Выполняя приказ старшего командования, из батальонов Якова Логвиненко, Василия Давыдова и Константина Самсонова стали отправлять с флажками добровольцев-одиночек, храбрейших людей, с задачей установить флажок на колонне парадного подъезда, или на фасадной стене, или на углу здания рейхстага. Где угодно, лишь бы на рейхстаге.

Никто из этих первых не добрался до цели — все погибли. Первым в моем батальоне бежал Петр Пятницкий. Его убило. Окровавленный флажок поднял Петр Щербина. Красную материю размером с носовой платок каждый водружал на своей собственной позиции, там, где его прижало к земле огнем.

Не только из рейхстага, но и справа, из Кроль-оперы, фашисты продолжали хлестать свинцом. Становилось ясно, что посылать еще кого-то бессмысленно. Немцы применили артиллерию и тяжелые минометы. Снаряды с воем пролетали над нами и рвались где-то позади, в районе моста Мольтке, а через него командование срочно перебрасывало к нам для усиления танки, артиллерию и «катюшей».

Со мной на НП находилась группа капитана Макова со знаменем из штаба корпуса. Ей поставил задачу лично комкор генерал Переверткин: докладывать о ходе боя и водрузить флаг корпуса над рейхстагом. Такая же группа, возглавляемая майором Бондарем, ушла в боевые порядки соседней 171-й дивизии и находилась в батальоне Самсонова.

Наступил вечер. Зинченко по телефону объявил: “Через пятнадцать минут атака. Жду доклада из рейхстага”.

Я думал о боеспособности батальона. Командиры рот и взводов имели опыт ведения боев в крупном городе. Они в высшей степени надежны. В успехе штурма почти не сомневался, но смутное беспокойство все же было. Мало ли что может произойти…

Незадолго до этого Военный совет 3-й ударной армии принял решение об учреждении Знамени Победы. Их изготовили девять, по числу дивизий, и пронумеровали. Знамя № 5 досталось 150-й стрелковой Идрицкой дивизии.

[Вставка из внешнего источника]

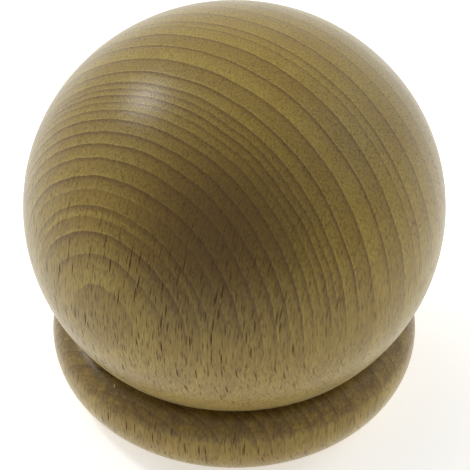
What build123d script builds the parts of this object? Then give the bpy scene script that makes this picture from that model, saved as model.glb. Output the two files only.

Перед атакой по инициативе коммунистов и комсомольцев в батальоне приготовили и свои красные флаги различной величины. Каждое отделение имело их по одному, а то и по два. Теперь десятки флагов развернулись в атакующей цепи. Всем хотелось, чтобы именно его флаг первым оказался на рейхстаге.

Я с наблюдательного пункта видел, как у парадного подъезда взвилась серия зеленых ракет. Значит, батальон ворвался в рейхстаг. Подразделения Давыдова и Самсонова прикрывали фланги справа и слева.

Около 23 часов по берлинскому времени В.Н. Маков доложил генералу Переверткину, что флаг штаба 79-го корпуса установлен на крыше рейхстага.

У меня и сейчас нет причины усомниться в правдивости его доклада. Маков — серьезный и порядочный человек, он не солгал бы. Но вся беда в том, что знамени корпуса на крыше никто не видел. Маков допустил непростительную ошибку: после доклада генералу ушел из рейхстага в штаб корпуса и для охраны флага не оставил ни одного из своих подчиненных. Флаг бесследно исчез. То ли его сбило осколком, то ли сам упал, то ли еще что…

Такова печальная история флага 79-го стрелкового корпуса. Но, несмотря на это, мне жаль, что о группе капитана Макова широко не известно.

…Примерно через час после того, как батальон ворвался в рейхстаг, пришел Зинченко. Полковника интересовало знамя. Я пытался объяснить, что знамен много. Флаг Пятницкого установил Петр Щербина на колонне парадного подъезда, флаг первой роты выставлен в окне, выходящем на Королевскую площадь… Флажки ротные, взводные и отделений — в расположении их позиций.